Their call comes ahead of the annual Joint Ministerial Council on November 19 — the first such meeting since Crown Dependencies and Overseas Territories such as the Cayman Islands and British Virgin Islands missed a December 2023 target for implementation of the registers.
Disclosure of the data was mutually agreed following a 2018 UK parliament vote that called for the records to be made public.
The parliamentarians argued in their letter that publishing the registers, which record who ultimately owns or controls a company, would enable journalists and investigators to follow money held offshore to uncover economic crime, rather than relying on leaks such as the Panama Papers.
Lammy campaigned on the issue in opposition and work has progressed since Labour took office in July. Monserrat implemented a publicly accessible register last month and St Helena is due to follow suit next year.
Other Overseas Territories have agreed to implement legitimate access registers, which grants access to journalists and NGOs — a move the UK government regards as an interim step towards a fully public register.
A spokesperson for the Cayman Islands government said it was continuing to work towards an “enhanced beneficial ownership framework” by the end of 2024, with Deputy Premier André Ebanks adding that this was a clear step “towards greater [financial] transparency”.
Natalio D Wheatley, premier and minister of financial services of the British Virgin Islands, said it continued “to make preparations to introduce public access to beneficial ownership information where there is a legitimate interest”.
However, Mitchell, the former deputy foreign secretary, said the missed deadlines were “undermining UK ministers and parliament.”
“The British family of nations and territories who enjoy our laws, flag and monarch must also accept our values,” he added.

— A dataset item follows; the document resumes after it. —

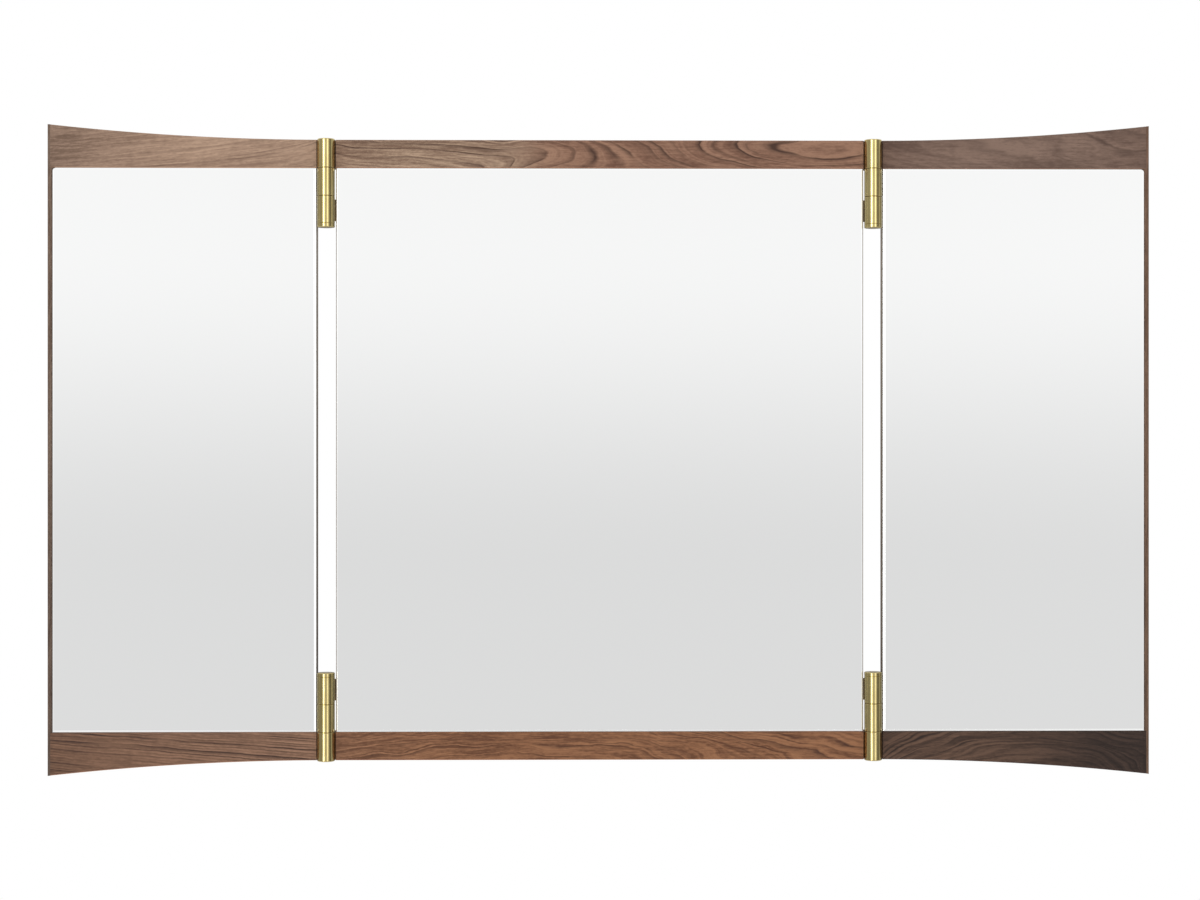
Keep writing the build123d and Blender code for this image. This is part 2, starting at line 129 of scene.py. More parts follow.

In a speech to the International Public Policy Institute in May, Lammy, then the shadow foreign secretary, called for “a clear time-bound action plan” to bring all UK Overseas Territories into “full compliance with all transparency requirements”.
The letter — which was co-ordinated by Joe Powell MP, chair of the All-Party Parliamentary Group on Anti-Corruption and Responsible Tax — asks that Lammy “raise the matter of registers directly with Ministers at the council”, following his commitment to make the “UK the world’s foremost anti-corruption champion”.
In 2018, Transparency International identified 237 cases of corruption, worth more than £250bn, which were enabled by companies based in the Overseas Territories.
TI has also linked £830 million worth of property in the UK’s offshore financial centres to individuals close to Russian President Vladimir Putin or Russians accused of corruption.
Margot Mollat, senior policy Manager at TI, said corporate secrecy in the territories continued to play “a critical role in enabling corruption, money laundering and the evasion of tax and sanctions on a global scale”.
A spokesperson for the Foreign, Commonwealth and Development Office said the government had made tackling illicit finance “a priority since day one”, adding: “As the Foreign Secretary has said, he is taking up the issue of public registers of beneficial ownership with full vigour.”